WHAT YOU ARE ASKED TO DO –
Give back, unchanged, the line with "obj.matrix_parent_inverse = Matrix.Identity(4)", the line with "PETAL_SEED, SPRAY_SEED, BUBBLE_SEED", and every line between them, and no other line.
□ □ □ □ □
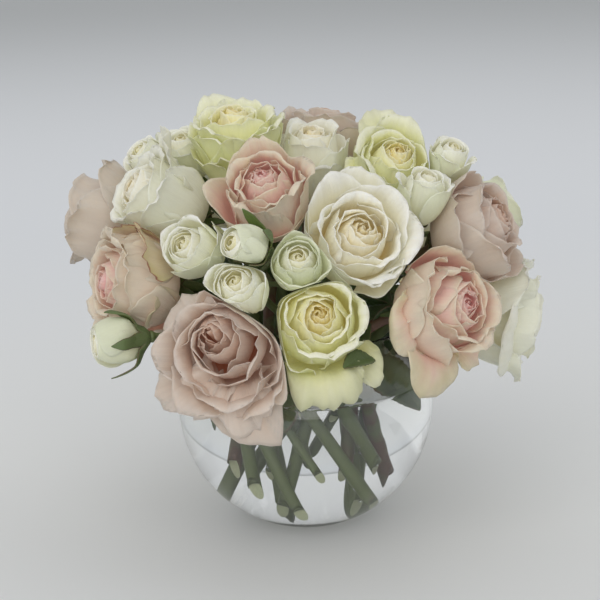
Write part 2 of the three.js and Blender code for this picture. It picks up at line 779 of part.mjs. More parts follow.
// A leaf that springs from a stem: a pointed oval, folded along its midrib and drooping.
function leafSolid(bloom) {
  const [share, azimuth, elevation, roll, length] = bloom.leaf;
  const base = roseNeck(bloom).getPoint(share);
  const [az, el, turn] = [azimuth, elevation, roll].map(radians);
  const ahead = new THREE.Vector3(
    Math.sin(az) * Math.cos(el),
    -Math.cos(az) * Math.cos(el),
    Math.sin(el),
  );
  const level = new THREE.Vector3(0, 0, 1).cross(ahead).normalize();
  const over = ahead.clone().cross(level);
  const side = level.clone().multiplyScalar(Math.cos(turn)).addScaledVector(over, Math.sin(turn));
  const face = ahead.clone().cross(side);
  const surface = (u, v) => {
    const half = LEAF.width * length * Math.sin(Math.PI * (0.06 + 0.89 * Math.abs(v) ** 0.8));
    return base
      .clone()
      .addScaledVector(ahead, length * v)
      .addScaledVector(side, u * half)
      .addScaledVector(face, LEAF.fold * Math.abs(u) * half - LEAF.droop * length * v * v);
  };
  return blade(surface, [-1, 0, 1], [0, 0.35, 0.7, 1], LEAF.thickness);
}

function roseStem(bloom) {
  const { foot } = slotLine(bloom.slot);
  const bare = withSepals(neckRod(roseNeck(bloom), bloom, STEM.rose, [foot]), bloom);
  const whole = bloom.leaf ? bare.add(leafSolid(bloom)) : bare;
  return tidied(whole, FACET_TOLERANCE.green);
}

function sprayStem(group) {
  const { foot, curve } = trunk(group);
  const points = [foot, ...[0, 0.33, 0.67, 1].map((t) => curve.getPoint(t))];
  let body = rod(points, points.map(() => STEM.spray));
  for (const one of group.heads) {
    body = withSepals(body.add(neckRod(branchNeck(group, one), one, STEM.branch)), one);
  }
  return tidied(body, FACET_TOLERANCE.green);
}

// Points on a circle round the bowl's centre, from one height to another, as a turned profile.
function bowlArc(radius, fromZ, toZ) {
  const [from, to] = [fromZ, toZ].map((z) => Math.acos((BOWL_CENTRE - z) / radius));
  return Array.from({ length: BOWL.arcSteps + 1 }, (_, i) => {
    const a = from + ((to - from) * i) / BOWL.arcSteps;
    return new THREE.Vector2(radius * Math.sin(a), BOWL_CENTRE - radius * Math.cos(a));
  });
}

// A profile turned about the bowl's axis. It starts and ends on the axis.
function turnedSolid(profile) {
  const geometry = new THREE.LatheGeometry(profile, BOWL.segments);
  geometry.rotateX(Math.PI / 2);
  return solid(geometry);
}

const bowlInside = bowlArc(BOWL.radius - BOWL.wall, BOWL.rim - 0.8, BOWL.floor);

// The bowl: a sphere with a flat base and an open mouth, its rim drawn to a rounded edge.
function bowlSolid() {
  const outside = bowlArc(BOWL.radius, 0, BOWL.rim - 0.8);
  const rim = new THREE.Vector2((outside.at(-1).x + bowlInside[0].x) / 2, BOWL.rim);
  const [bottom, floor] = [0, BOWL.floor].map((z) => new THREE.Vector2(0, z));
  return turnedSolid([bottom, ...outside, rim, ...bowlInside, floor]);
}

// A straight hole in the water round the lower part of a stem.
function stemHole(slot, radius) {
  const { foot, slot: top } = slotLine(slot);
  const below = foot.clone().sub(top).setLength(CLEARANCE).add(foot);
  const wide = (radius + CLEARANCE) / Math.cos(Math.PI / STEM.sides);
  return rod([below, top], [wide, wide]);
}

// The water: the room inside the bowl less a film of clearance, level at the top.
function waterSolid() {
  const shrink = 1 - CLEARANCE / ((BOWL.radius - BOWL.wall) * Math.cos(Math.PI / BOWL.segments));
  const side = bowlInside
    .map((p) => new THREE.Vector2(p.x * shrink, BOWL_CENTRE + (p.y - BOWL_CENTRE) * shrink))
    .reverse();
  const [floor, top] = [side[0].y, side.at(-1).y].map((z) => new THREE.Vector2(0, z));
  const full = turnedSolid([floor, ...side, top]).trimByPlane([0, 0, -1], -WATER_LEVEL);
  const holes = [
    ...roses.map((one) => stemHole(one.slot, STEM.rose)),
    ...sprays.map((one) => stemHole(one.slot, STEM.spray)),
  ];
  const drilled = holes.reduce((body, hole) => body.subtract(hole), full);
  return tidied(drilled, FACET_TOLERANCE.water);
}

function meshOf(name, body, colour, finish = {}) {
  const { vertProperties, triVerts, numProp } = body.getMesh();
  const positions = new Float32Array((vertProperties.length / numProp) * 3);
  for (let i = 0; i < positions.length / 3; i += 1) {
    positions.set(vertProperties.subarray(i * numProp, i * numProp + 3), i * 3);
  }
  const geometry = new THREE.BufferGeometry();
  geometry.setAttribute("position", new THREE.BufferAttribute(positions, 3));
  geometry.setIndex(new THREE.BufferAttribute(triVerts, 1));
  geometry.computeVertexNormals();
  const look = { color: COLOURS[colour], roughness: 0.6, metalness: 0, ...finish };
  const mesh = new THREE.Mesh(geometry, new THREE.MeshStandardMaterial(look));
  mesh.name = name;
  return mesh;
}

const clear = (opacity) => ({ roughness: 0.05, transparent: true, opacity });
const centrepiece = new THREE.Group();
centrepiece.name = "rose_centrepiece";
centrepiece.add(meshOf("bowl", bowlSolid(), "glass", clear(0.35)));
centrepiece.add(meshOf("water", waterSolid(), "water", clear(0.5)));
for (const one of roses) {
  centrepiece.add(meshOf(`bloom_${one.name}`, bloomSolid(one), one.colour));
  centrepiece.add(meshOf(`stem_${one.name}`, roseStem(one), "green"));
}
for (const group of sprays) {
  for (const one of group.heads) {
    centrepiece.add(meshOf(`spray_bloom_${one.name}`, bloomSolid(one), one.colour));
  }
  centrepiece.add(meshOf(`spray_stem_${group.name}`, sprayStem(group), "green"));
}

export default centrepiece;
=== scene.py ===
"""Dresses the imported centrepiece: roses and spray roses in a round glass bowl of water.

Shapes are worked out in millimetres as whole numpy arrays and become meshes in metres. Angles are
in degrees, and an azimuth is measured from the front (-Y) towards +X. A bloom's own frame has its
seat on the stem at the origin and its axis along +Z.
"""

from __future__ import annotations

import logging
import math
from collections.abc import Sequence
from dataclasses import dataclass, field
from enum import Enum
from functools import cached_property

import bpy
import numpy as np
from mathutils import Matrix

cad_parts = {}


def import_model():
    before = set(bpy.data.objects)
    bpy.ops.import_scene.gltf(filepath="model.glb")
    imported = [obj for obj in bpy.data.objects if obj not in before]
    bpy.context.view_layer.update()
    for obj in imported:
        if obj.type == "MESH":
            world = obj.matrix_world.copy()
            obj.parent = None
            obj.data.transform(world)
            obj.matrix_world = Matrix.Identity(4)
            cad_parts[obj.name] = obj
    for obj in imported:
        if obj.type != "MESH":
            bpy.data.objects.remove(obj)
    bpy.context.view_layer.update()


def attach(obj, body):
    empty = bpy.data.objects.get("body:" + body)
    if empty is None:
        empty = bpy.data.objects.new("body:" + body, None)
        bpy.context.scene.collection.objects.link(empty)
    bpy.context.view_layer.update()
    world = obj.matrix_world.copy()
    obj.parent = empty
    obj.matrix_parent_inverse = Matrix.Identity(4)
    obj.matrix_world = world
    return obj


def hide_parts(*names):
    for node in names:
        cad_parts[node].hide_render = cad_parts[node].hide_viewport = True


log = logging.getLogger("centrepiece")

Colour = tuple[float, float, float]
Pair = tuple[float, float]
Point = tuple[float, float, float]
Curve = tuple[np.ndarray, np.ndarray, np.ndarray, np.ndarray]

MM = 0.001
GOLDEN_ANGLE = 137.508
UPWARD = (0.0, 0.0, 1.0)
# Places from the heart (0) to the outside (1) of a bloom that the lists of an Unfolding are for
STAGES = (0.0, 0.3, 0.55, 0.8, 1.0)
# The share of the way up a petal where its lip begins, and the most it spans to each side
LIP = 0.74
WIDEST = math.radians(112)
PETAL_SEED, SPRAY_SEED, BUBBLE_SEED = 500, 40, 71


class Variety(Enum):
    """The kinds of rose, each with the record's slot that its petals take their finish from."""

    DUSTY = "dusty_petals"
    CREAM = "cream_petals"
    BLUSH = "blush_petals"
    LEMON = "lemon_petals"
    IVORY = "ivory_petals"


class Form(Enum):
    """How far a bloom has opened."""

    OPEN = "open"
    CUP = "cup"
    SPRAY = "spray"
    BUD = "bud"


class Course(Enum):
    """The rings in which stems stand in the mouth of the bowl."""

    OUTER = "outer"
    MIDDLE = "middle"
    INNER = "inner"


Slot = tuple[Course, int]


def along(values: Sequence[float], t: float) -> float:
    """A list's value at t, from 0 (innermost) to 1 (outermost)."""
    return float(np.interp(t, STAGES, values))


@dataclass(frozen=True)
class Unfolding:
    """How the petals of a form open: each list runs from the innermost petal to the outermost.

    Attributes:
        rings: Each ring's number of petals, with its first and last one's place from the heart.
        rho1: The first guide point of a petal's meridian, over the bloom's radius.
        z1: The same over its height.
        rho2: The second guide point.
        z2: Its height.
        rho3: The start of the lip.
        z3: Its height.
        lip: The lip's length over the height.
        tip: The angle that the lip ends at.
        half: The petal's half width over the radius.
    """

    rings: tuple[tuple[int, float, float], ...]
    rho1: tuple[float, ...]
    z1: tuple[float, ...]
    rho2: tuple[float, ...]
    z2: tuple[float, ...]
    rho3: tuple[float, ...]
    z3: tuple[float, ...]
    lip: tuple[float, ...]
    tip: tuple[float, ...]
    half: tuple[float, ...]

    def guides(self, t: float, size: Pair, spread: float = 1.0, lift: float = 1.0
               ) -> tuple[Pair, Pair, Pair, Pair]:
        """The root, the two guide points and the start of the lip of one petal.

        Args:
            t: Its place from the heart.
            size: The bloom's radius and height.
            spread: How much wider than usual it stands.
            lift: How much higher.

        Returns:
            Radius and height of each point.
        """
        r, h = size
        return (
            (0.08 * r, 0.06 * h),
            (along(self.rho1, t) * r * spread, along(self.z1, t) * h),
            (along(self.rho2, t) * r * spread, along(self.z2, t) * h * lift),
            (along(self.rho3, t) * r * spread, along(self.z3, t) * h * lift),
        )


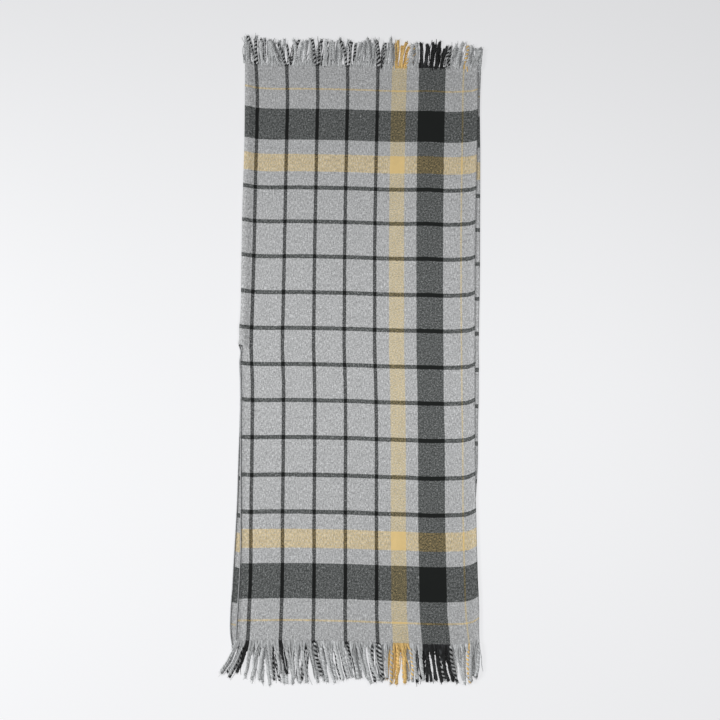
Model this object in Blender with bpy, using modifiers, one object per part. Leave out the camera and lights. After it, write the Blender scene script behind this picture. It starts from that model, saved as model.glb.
□ □ □ □ □
RESULT FOR THIS EXERCISE –
    obj.matrix_parent_inverse = Matrix.Identity(4)
    obj.matrix_world = world
    return obj


def hide_parts(*names):
    for node in names:
        cad_parts[node].hide_render = cad_parts[node].hide_viewport = True


log = logging.getLogger("centrepiece")

Colour = tuple[float, float, float]
Pair = tuple[float, float]
Point = tuple[float, float, float]
Curve = tuple[np.ndarray, np.ndarray, np.ndarray, np.ndarray]

MM = 0.001
GOLDEN_ANGLE = 137.508
UPWARD = (0.0, 0.0, 1.0)
# Places from the heart (0) to the outside (1) of a bloom that the lists of an Unfolding are for
STAGES = (0.0, 0.3, 0.55, 0.8, 1.0)
# The share of the way up a petal where its lip begins, and the most it spans to each side
LIP = 0.74
WIDEST = math.radians(112)
PETAL_SEED, SPRAY_SEED, BUBBLE_SEED = 500, 40, 71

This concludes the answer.